Tomatoes and Ground Cherries
· Plant in March Break for large seedlings (ready to fruit), or in early April for small seedlings. Soil needs to be warm. Remove all flower buds till you are ready to transplant outdoors.
· Transplant your seedlings into larger pots as they grow to promote root growth. Transplant at least once – twice is better. In the larger pots, use real soil so that the roots have access to nutrients.
· Signs of distress: The stem/leaves turns purplish or yellowish: give liquid fertilizer or compost tea. The branches lift upward: too-rapid changes in temperature. Seedlings flop over: The roots are waterlogged or the stem has rotted through. Sickly seedlings won’t do well in the garden.
· Harden off and transplant outdoors mid to late May.
· Transplant outside in mid to late May. Place a handful of organic fertilizer or good-quality compost at the bottom of the hole. After planting, give the seedlings a dose of liquid fertilizer to prevent transplant shock.
· Determinate varieties grow about 3 ft tall, then stop growing. Indeterminate varieties continue to grow all summer.
· Good cultivars for beginners: Celebrity Hybrid, Bonny Boy, Heinz, Rutgars, any cherry tomato
· Similar to tomatoes.
· Saving the seeds: Remove seeds from the ripe pepper and let them dry on a towel 2–3 days. Peppers must be red, yellow, orange, etc., not green. Supermarket peppers are hybrids, so their seeds aren’t viable.
· Peppers shouldn’t be fertilized until they’re flowering. If you fertilize them early, you’ll get all leaves and no fruit.
· Transplant into larger pots at least once. Use real soil.
· Good cultivars for beginners: Lipstick, Marconi Rosso (tall), Sweet Bullnose, Quadrato d’Asti Giallo
Brassicas (broccoli, cauliflower, kale, cabbage, Brussels sprouts, bok choy, kohlrabi)
· Hybrid varieties are more reliable than open-pollinated and heritage varieties, especially for beginners.
· If brassicas remain in the pot more than six weeks, they won’t ever form a head. If you buy brassica seedlings, somehow ensure that they’re less than six weeks old.
· Brassicas don’t do well if they mature in the heat of the summer. They tend to rot. Plant brassicas to harvest in June or in September-November.
· For broccoli, cabbage, pointy cabbage, Brussels sprouts, bok choy: Start seeds in early March to transplant outside mid April. Brassicas like cool weather. You can grow the seedlings outside under clear plastic covers (two layers). If the weather is still cold in mid April, use plastic bottles or plastic sheets to provide protection. Harvest the broccoli and pointy cabbage as soon as it’s ready (usually June or early July). Leave the broccoli to form side shoots over the summer.
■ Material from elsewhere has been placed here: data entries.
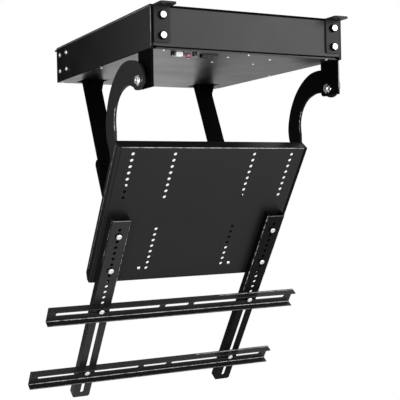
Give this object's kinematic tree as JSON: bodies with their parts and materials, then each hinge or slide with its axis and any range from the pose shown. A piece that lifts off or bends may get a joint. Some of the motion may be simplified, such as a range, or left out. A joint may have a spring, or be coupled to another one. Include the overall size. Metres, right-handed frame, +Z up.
{
  "type": "motorized television ceiling mount",
  "caption": "Ceiling box with a screw drive that folds down a tilted television frame on gooseneck arms and folding stays.",
  "frame": {"origin": "centre of the four ceiling screws, on the ceiling plane", "axes": "+Z up into the ceiling, -Y towards the viewer of the folded-down screen, +X to the right"},
  "size_m": [0.669, 0.656, 0.8753],
  "materials": {
    "housing_coat": "satin black powder coat",
    "bracket_coat": "satin black powder coat",
    "frame_coat": "satin black powder coat",
    "stay_coat": "satin black powder coat",
    "zinc_fastener": "bright zinc plate",
    "bright_steel": "ground steel",
    "carriage_alloy": "die cast",
    "motor_steel": "black enamel",
    "nut_bronze": "turned bronze",
    "black_plastic": "moulded",
    "white_plastic": "moulded",
    "red_plastic": "moulded"
  },
  "bodies": {
    "housing": {"top_pan": "housing_coat", "side_plate_left": "housing_coat", "side_plate_right": "housing_coat", "front_fascia": "housing_coat", "rear_panel": "housing_coat", "bottom_cover": "housing_coat", "corner_angles": "housing_coat", "ceiling_bracket_front_left": "bracket_coat", "ceiling_bracket_front_right": "bracket_coat", "ceiling_bracket_rear_left": "bracket_coat", "ceiling_bracket_rear_right": "bracket_coat", "bracket_bolts_front": "zinc_fastener", "bracket_bolts_rear": "zinc_fastener", "side_screws": "zinc_fastener", "cover_screws": "zinc_fastener", "pivot_bracket_left": "bracket_coat", "pivot_bracket_right": "bracket_coat", "pivot_bolts": "zinc_fastener", "pivot_spacers": "bright_steel", "shaft_hangers": "bracket_coat", "screw_bearing_front": "bracket_coat", "screw_bearing_rear": "bracket_coat", "guide_rods": "bright_steel", "gearbox": "carriage_alloy", "drive_motor": "motor_steel", "motor_mount": "bracket_coat", "control_box": "black_plastic", "power_supply": "black_plastic", "power_inlet": "black_plastic", "signal_socket": "white_plastic", "sensor_socket": "black_plastic", "limit_switches": "black_plastic"},
    "stay_crank": {"stay_shaft": "bright_steel", "crank_arms": "bracket_coat", "upper_stay_left": "stay_coat", "upper_stay_right": "stay_coat"},
    "carriage": {"drive_carriage": "carriage_alloy", "drive_nut": "nut_bronze", "trunnion_pins": "bright_steel"},
    "screw": {"lead_screw": "bright_steel", "shaft_coupling": "bright_steel", "output_shaft": "bright_steel"},
    "lower_link_left": {"lower_stay_left": "stay_coat", "knee_bolts_left": "stay_coat"},
    "lower_link_right": {"lower_stay_right": "stay_coat", "knee_bolts_right": "stay_coat"},
    "tv_frame": {"gooseneck_arm_left": "frame_coat", "gooseneck_arm_right": "frame_coat", "tv_tray": "frame_coat", "stay_clevis_left": "stay_coat", "stay_clevis_right": "stay_coat", "clevis_pins": "zinc_fastener", "tray_screws": "zinc_fastener", "tv_bracket_left": "frame_coat", "tv_bracket_right": "frame_coat", "tv_bracket_bolts": "zinc_fastener", "cross_rail_upper": "frame_coat", "cross_rail_lower": "frame_coat", "rail_bolts": "zinc_fastener"},
    "button": {"pairing_button": "red_plastic"}
  },
  "joints": [
    {"name": "tv_fold", "type": "hinge", "parent": "housing", "child": "tv_frame", "pos_m": [0, -0.248, -0.145], "axis": [1, 0, 0], "range_deg": [0, 56.2]},
    {"name": "stay_turn", "type": "hinge", "parent": "housing", "child": "stay_crank", "pos_m": [0, 0.21575, -0.078], "axis": [1, 0, 0], "range_deg": [-64, 0]},
    {"name": "lower_stay_left_turn", "type": "hinge", "parent": "tv_frame", "child": "lower_link_left", "pos_m": [-0.156, 0.03406, -0.48946], "axis": [1, 0, 0], "range_deg": [0, 61.8]},
    {"name": "lower_stay_right_turn", "type": "hinge", "parent": "tv_frame", "child": "lower_link_right", "pos_m": [0.156, 0.03406, -0.48946], "axis": [1, 0, 0], "range_deg": [0, 61.8]},
    {"name": "carriage_slide", "type": "slide", "parent": "housing", "child": "carriage", "axis": [0, 1, 0], "range_m": [0, 0.0563]},
    {"name": "screw_spin", "type": "hinge", "parent": "housing", "child": "screw", "pos_m": [0, 0.11, -0.033], "axis": [0, 1, 0], "range_deg": [-5066, 0]},
    {"name": "button_press", "type": "slide", "parent": "housing", "child": "button", "axis": [0, 0, 1], "range_m": [0, 0.001], "stiffness_N_per_m": 400}
  ],
  "couplings": [
    {"joint": "stay_turn", "follows": "tv_fold", "ratio": -1.138},
    {"joint": "lower_stay_left_turn", "follows": "tv_fold", "ratio": 1.0958},
    {"joint": "lower_stay_right_turn", "follows": "tv_fold", "ratio": 1.0958},
    {"joint": "carriage_slide", "follows": "tv_fold", "m_per_rad": 0.057294},
    {"joint": "screw_spin", "follows": "tv_fold", "ratio": -89.997}
  ]
}
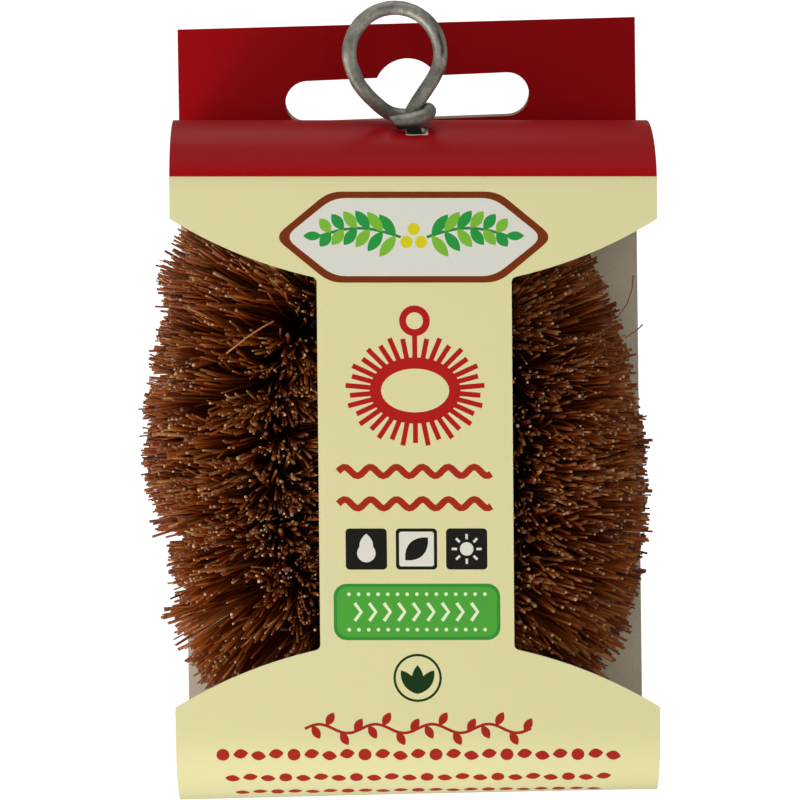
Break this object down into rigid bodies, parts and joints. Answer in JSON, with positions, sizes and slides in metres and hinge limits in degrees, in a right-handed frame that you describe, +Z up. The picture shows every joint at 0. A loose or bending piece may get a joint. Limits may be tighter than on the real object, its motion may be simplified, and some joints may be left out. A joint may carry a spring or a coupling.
{
  "type": "dish brush",
  "caption": "Coir scrub brush on an oval of twisted wire with a hanging eye, held in a folded card sleeve whose header has a hanging slot.",
  "frame": {"origin": "middle of the hanging slot in the sleeve's header, between the header's two card layers", "axes": "+Z up as the pack hangs, -Y out of the printed front panel, +X to the right seen from the front"},
  "size_m": [0.0647, 0.037, 0.0998],
  "materials": {
    "printed_card": "printed red and cream, satin varnish",
    "galvanised_wire": "dull zinc",
    "coir_fibre": "stiff brown fibre, matt"
  },
  "bodies": {
    "brush_and_front": {"sleeve_wrap": "printed_card", "eye_wire": "galvanised_wire", "core_wire_a": "galvanised_wire", "core_wire_b": "galvanised_wire", "coir_fan_01": "coir_fibre", "coir_fan_02": "coir_fibre", "coir_fan_03": "coir_fibre", "coir_fan_04": "coir_fibre", "coir_fan_05": "coir_fibre", "coir_fan_06": "coir_fibre", "coir_fan_07": "coir_fibre", "coir_fan_08": "coir_fibre", "coir_fan_09": "coir_fibre", "coir_fan_10": "coir_fibre", "coir_fan_11": "coir_fibre", "coir_fan_12": "coir_fibre", "coir_fan_13": "coir_fibre", "coir_fan_14": "coir_fibre", "coir_fan_15": "coir_fibre", "coir_fan_16": "coir_fibre", "coir_fan_17": "coir_fibre", "coir_fan_18": "coir_fibre"},
    "back_card": {"sleeve_back": "printed_card"}
  },
  "joints": [
    {"name": "pack_opening", "type": "hinge", "parent": "brush_and_front", "child": "back_card", "pos_m": [0, 0.0006, -0.0841], "axis": [-1, 0, 0], "range_deg": [0, 100]}
  ]
}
· For kale, cauliflower, kohlrabi, Chinese cabbage; and fall bok choy, broccoli, pointy cabbage: Plant directly with seed in June and July to harvest in September-November and to overwinter.
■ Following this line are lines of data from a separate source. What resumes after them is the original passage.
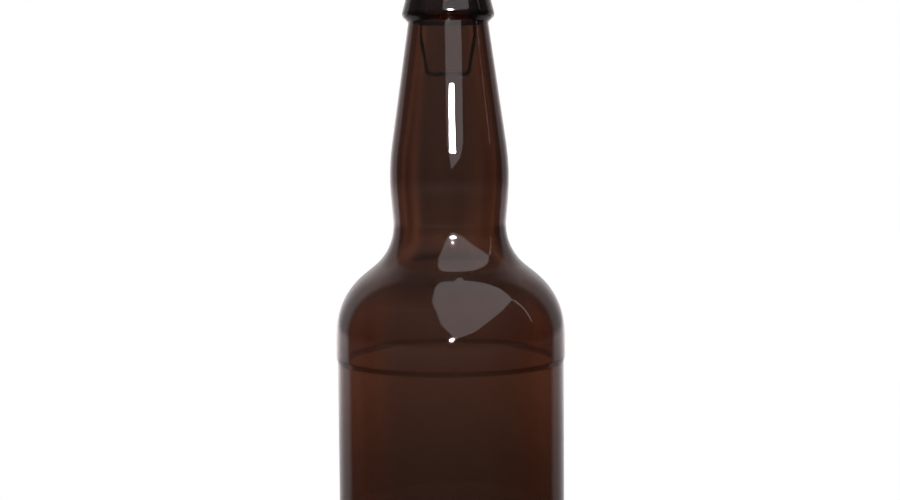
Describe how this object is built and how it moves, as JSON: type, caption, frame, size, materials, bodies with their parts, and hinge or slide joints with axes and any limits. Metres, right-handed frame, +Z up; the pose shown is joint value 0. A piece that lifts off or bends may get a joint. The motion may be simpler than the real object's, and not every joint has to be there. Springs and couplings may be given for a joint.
{
  "type": "swing top bottle",
  "caption": "Amber glass bottle with a swelling neck, closed by a ceramic stopper and rubber washer on a wire bail with a lever.",
  "frame": {"origin": "centre of the ring that the bottle stands on, at the level of the surface under it", "axes": "+Z up the bottle's axis to the stopper; +X and -X through the lever's pivots; +Y towards the side on which the closed lever hangs"},
  "size_m": [0.088, 0.088, 0.3363],
  "materials": {
    "amber_glass": "smooth moulded amber-brown glass",
    "closure_wire": "drawn and galvanised round wire",
    "glazed_ceramic": "glazed white porcelain",
    "washer_rubber": "soft matt rubber"
  },
  "bodies": {
    "bottle": {"glass_bottle": "amber_glass"},
    "lever": {"lever_wire": "closure_wire"},
    "bail": {"stopper_bail": "closure_wire"},
    "stopper_head": {"stopper": "glazed_ceramic", "sealing_washer": "washer_rubber"}
  },
  "joints": [
    {"name": "lever_pivot", "type": "hinge", "parent": "bottle", "child": "lever", "pos_m": [0, 0, 0.3091], "axis": [1, 0, 0], "range_deg": [0, 155]},
    {"name": "bail_eyes", "type": "hinge", "parent": "lever", "child": "bail", "pos_m": [0, -0.00097, 0.30217], "axis": [1, 0, 0], "range_deg": [-116.25, 0]},
    {"name": "stopper_swivel", "type": "hinge", "parent": "bail", "child": "stopper_head", "pos_m": [0, 0, 0.33005], "axis": [1, 0, 0], "range_deg": [-38.75, 0]}
  ],
  "couplings": [
    {"joint": "bail_eyes", "follows": "lever_pivot", "ratio": -0.75},
    {"joint": "stopper_swivel", "follows": "lever_pivot", "ratio": -0.25}
  ]
}
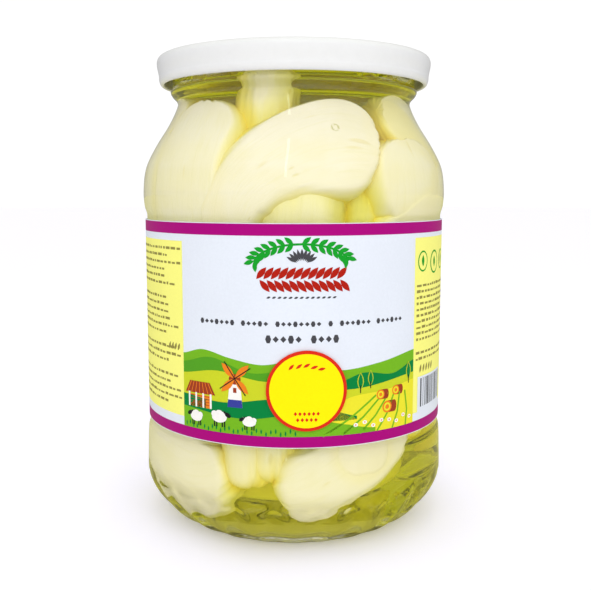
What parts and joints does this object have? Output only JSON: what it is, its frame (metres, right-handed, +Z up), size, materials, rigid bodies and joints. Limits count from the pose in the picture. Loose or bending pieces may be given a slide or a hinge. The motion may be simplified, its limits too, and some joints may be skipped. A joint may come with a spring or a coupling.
{
  "type": "jar of braided string cheese",
  "caption": "Shut clear glass jar with a white twist-off lid and a wrap-round paper label, packed with thick braided string cheese in pale brine.",
  "frame": {"origin": "on the jar's axis, on the surface that the jar stands on", "axes": "+Z up along the jar's axis; -Y is the front, where the round sticker is; +X is to the right seen from the front"},
  "size_m": [0.0952, 0.0952, 0.1437],
  "materials": {
    "clear_glass": "gloss",
    "white_lacquer": "satin",
    "printed_paper": "satin",
    "sticker_paper": "satin",
    "cheese_curd": "satin"
  },
  "bodies": {
    "root": {"glass_jar": "clear_glass", "lid": "white_lacquer", "label": "printed_paper", "price_sticker": "sticker_paper", "cheese": "cheese_curd"}
  },
  "joints": []
}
· Good cultivars: Hybrids. Also consider early jersey wakefield cabbage (short season, small, pointy, sweet).
Cucurbits (cucumber, melon, squash) – not recommended for 2012 due to infestation
· Start the melon and cucumber seedlings at the beginning of April for a mid- May transplant. Most varieties need heat for good germination. Cucurbit seedlings grow large very fast.
· Plant four seeds per large pot. Cucurbits like to grow together.
· Winter squash and pumpkins tend to grow best from seed in the garden.
· Cucurbits are heavy feeders. Provide some real soil at the bottom of the pot and give liquid fertilizer once per week. When transplanting to the garden, give a generous shovelful of compost or organic fertilizer at the bottom of the hole.
· The larger your seedling at transplant, the more quickly it will produce fruit, leading to a longer harvest. Melons need a longer growing season than other cucurbits and are slower to take off.
· Good cultivars: Lebanese hybrid cucumbers, Halona Hybrid Melon, hybrid winter squashes
Onions (leeks, green onions, shallots, garlic)
· Onions: Not recommended, since good onions are hard to grow.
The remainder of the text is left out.